According to Michael Lee of The Washington Post, the Wizards are inclined to part ways with the much-maligned forward, as well they should be.
Wizards general manager Ernie Grunfeld has worked diligently over the past two years to expunge the mistakes of the Gilbert Arenas era and clear the locker room of any negative influences on the development of franchise-star-to-be John Wall. He swapped Agent Zero's Untradeable Contract for that of Rashard Lewis, sent Lewis' deal to New Orleans in exchange for solid (if expensive) veterans Emeka Okafor and Trevor Ariza, and, in between, turned the knuckleheaded duo of JaVale McGee and Nick Young into Nene.
Not bad for a season or two of work, though Grunfeld's "Extreme Makeover" won't be complete without booting Blatche, the biggest bonehead of them all. He's the one player left in D.C. who's been around for all of the Wizards' recent woes. He's been arrested for soliciting sex and driving recklessly, fined by the team for taking part in a pistol-themed celebration with Arenas and benched indefinitely for showing up decidedly out of shape.
All of which makes more tragic the fact that Blatche is a gifted young basketball player, or rather would be if he had his head screwed on straight. A second-round pick out of South Kent Prep in the 2005 NBA draft, Blatche went on to show considerable promise as a 6'11" forward who could score, rebound, pass and handle the ball like a guard.
By 2010, he'd shown enough to convince the Wizards that he was ready for his first big payday—to the tune of a five-year, $35 million extension. Blatche immediately rewarded Washington's faith with a banner year, averaging 16.8 points, 8.2 rebounds, 2.3 assists and 1.5 steals at the tender age of 23.
Then the lockout came and, like so many of his peers, Blatche didn't exactly keep up a steady workout regimen, to the point where he came into camp woefully out of shape. That—and the decidedly lax attitude that pervaded the Wizards' roster last season—resulted in a disconcerting regression in Blatche's on-court performance. His points per game were nearly cut in half, while his rebounding numbers dropped by close to a third in just 26 games played during the 66-game season.
Along the way, Blatche became a symbol of all that was wrong with the Wizards. He slacked off on defense, loafed around the perimeter on offense and demonstrated an all-around lack of interest or desire in the locker room. It wasn't exactly a surprise then when Washington's home crowds began to boo Blatche whenever he took the floor.
The situation eventually deteriorated to the point where the Wizards benched Blatche to close the season, citing poor conditioning on his part.
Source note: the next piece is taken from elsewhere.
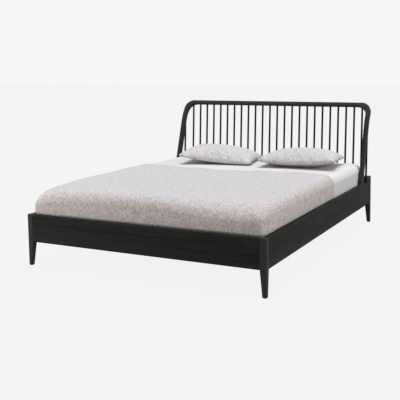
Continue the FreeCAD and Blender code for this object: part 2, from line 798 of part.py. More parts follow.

In the meantime, Washington's coaching staff divvied up Blatche's minutes between rookies Trevor Booker, Jan Vesely and Chris Singleton, thereby signaling a desire and readiness to move on without him.
The additions of Nene and Okafor only made the prospect of a Blatche-less future that much easier.
What should the Wizards do with Andray Blatche?
And, with Lewis' onerous contract now long gone, Blatche's deal remains the only one on Washington's books that might reasonably be slated for amnesty—he's owed approximately $23 million over the next three seasons.
For the Wizards, though, the issue may be one of finances rather than fit. Clearing Blatche's money off the cap would likely force Washington to spend in order to stay above the salary floor, without much of a free-agent market from which to choose.
As such, it stands to reason that the Wizards would consider keeping Blatche around for another year and cutting him loose in 2013, when Washington will have the financial flexibility and the opportunity to pursue some more serious additions on the open market.
But—in the interest of freeing John Wall from folly, keeping incoming rookie Bradley Beal immune to the same and breaking cleanly from the turbulent period that plagued the transition of ownership between the Pollins and Ted Leonsis—the Wizards would be wise to sever ties with Andray Blatche as soon as possible and move forward with a fresher, more successful era of pro basketball in D.C.